◆ What to do ◆
Every record below should be printed exactly as given.

◆ Data for processing ◆
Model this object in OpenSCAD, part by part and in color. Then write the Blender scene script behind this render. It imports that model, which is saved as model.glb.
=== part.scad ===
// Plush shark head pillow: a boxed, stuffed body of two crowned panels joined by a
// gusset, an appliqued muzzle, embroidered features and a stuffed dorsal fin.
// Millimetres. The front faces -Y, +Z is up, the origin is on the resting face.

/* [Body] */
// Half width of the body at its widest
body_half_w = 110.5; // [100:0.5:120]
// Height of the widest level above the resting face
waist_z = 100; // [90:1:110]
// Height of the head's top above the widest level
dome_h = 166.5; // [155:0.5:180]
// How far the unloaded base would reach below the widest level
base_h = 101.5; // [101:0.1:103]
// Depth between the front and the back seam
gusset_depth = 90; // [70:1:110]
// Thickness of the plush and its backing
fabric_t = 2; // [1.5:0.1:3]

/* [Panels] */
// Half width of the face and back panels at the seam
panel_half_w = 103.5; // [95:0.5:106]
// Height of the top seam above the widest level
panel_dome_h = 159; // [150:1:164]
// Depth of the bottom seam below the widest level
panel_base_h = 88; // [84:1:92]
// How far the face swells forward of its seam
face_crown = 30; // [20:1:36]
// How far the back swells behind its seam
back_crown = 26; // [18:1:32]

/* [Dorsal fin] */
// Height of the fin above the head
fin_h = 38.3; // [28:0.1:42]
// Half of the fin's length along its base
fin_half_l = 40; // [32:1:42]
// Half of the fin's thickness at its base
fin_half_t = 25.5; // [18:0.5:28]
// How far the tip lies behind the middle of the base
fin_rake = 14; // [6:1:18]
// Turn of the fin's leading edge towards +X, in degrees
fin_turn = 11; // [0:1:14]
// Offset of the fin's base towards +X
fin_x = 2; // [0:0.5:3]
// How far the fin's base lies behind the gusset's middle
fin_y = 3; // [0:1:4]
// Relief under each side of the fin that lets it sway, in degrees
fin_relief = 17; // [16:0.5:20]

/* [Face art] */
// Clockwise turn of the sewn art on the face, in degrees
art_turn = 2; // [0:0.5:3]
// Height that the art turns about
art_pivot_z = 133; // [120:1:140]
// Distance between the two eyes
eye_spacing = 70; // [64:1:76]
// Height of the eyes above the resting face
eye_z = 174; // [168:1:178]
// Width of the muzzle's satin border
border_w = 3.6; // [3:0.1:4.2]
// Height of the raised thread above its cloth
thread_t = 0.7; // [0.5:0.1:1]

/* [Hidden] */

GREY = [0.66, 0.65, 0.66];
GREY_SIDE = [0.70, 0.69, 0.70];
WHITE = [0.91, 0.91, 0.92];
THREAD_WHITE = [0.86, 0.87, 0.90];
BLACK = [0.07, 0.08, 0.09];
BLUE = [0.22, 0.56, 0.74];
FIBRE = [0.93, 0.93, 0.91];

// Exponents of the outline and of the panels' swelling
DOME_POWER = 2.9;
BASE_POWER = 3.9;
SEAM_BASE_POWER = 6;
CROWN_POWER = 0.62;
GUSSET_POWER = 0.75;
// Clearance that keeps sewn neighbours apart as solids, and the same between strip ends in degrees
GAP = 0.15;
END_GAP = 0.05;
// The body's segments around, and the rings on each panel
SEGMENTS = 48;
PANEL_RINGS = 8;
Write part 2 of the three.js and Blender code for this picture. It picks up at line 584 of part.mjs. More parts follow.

◆ Written solution ◆
Model this object in OpenSCAD, part by part and in color. Then write the Blender scene script behind this render. It imports that model, which is saved as model.glb.
=== part.scad ===
// Plush shark head pillow: a boxed, stuffed body of two crowned panels joined by a
// gusset, an appliqued muzzle, embroidered features and a stuffed dorsal fin.
// Millimetres. The front faces -Y, +Z is up, the origin is on the resting face.

/* [Body] */
// Half width of the body at its widest
body_half_w = 110.5; // [100:0.5:120]
// Height of the widest level above the resting face
waist_z = 100; // [90:1:110]
// Height of the head's top above the widest level
dome_h = 166.5; // [155:0.5:180]
// How far the unloaded base would reach below the widest level
base_h = 101.5; // [101:0.1:103]
// Depth between the front and the back seam
gusset_depth = 90; // [70:1:110]
// Thickness of the plush and its backing
fabric_t = 2; // [1.5:0.1:3]

/* [Panels] */
// Half width of the face and back panels at the seam
panel_half_w = 103.5; // [95:0.5:106]
// Height of the top seam above the widest level
panel_dome_h = 159; // [150:1:164]
// Depth of the bottom seam below the widest level
panel_base_h = 88; // [84:1:92]
// How far the face swells forward of its seam
face_crown = 30; // [20:1:36]
// How far the back swells behind its seam
back_crown = 26; // [18:1:32]

/* [Dorsal fin] */
// Height of the fin above the head
fin_h = 38.3; // [28:0.1:42]
// Half of the fin's length along its base
fin_half_l = 40; // [32:1:42]
// Half of the fin's thickness at its base
fin_half_t = 25.5; // [18:0.5:28]
// How far the tip lies behind the middle of the base
fin_rake = 14; // [6:1:18]
// Turn of the fin's leading edge towards +X, in degrees
fin_turn = 11; // [0:1:14]
// Offset of the fin's base towards +X
fin_x = 2; // [0:0.5:3]
// How far the fin's base lies behind the gusset's middle
fin_y = 3; // [0:1:4]
// Relief under each side of the fin that lets it sway, in degrees
fin_relief = 17; // [16:0.5:20]

/* [Face art] */
// Clockwise turn of the sewn art on the face, in degrees
art_turn = 2; // [0:0.5:3]
// Height that the art turns about
art_pivot_z = 133; // [120:1:140]
// Distance between the two eyes
eye_spacing = 70; // [64:1:76]
// Height of the eyes above the resting face
eye_z = 174; // [168:1:178]
// Width of the muzzle's satin border
border_w = 3.6; // [3:0.1:4.2]
// Height of the raised thread above its cloth
thread_t = 0.7; // [0.5:0.1:1]

/* [Hidden] */

GREY = [0.66, 0.65, 0.66];
GREY_SIDE = [0.70, 0.69, 0.70];
WHITE = [0.91, 0.91, 0.92];
THREAD_WHITE = [0.86, 0.87, 0.90];
BLACK = [0.07, 0.08, 0.09];
BLUE = [0.22, 0.56, 0.74];
FIBRE = [0.93, 0.93, 0.91];

// Exponents of the outline and of the panels' swelling
DOME_POWER = 2.9;
BASE_POWER = 3.9;
SEAM_BASE_POWER = 6;
CROWN_POWER = 0.62;
GUSSET_POWER = 0.75;
// Clearance that keeps sewn neighbours apart as solids, and the same between strip ends in degrees
GAP = 0.15;
END_GAP = 0.05;
// The body's segments around, and the rings on each panel
SEGMENTS = 48;
PANEL_RINGS = 8;
Write part 2 of the three.js and Blender code for this picture. It picks up at line 584 of part.mjs. More parts follow.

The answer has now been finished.